**** Information provided ****
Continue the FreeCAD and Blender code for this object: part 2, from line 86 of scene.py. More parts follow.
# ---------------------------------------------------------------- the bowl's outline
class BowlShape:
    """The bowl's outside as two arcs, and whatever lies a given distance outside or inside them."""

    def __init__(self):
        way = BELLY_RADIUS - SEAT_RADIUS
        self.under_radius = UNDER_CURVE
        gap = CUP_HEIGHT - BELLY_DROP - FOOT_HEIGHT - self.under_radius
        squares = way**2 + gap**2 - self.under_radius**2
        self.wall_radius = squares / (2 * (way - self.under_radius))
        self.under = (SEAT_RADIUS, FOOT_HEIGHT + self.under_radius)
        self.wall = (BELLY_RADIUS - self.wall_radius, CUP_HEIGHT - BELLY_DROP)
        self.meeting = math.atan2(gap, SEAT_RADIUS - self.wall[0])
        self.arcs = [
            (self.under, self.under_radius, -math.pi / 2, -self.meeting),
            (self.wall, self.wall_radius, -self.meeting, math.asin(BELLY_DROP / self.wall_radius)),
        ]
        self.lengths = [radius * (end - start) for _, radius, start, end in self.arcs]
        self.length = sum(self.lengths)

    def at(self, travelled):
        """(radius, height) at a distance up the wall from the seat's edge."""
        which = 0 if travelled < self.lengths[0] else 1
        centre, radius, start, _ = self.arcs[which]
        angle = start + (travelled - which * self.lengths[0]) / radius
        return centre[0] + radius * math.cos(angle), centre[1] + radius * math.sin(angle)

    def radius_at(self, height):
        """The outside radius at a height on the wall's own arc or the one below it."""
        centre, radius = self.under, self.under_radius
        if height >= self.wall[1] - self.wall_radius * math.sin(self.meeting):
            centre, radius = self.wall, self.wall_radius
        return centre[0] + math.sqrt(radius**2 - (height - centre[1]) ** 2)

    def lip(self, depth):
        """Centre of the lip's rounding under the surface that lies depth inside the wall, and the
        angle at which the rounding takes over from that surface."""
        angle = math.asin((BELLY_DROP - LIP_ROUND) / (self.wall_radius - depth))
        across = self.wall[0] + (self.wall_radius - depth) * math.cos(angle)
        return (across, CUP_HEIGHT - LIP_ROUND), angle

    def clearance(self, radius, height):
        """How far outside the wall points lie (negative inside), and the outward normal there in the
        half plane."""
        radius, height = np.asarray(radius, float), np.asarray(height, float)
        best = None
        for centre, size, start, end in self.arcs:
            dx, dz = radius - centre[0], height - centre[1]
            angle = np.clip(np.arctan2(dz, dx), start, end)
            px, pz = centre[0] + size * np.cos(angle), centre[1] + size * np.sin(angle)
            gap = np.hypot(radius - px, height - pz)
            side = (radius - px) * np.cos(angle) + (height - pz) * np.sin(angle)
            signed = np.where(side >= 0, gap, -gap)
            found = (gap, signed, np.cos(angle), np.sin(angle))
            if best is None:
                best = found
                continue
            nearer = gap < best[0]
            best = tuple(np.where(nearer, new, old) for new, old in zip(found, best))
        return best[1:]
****
### Short task
Look over the listing. Pull out every line with the string "from" in it.

### Final result
Continue the FreeCAD and Blender code for this object: part 2, from line 86 of scene.py. More parts follow.
        """(radius, height) at a distance up the wall from the seat's edge."""
        angle at which the rounding takes over from that surface."""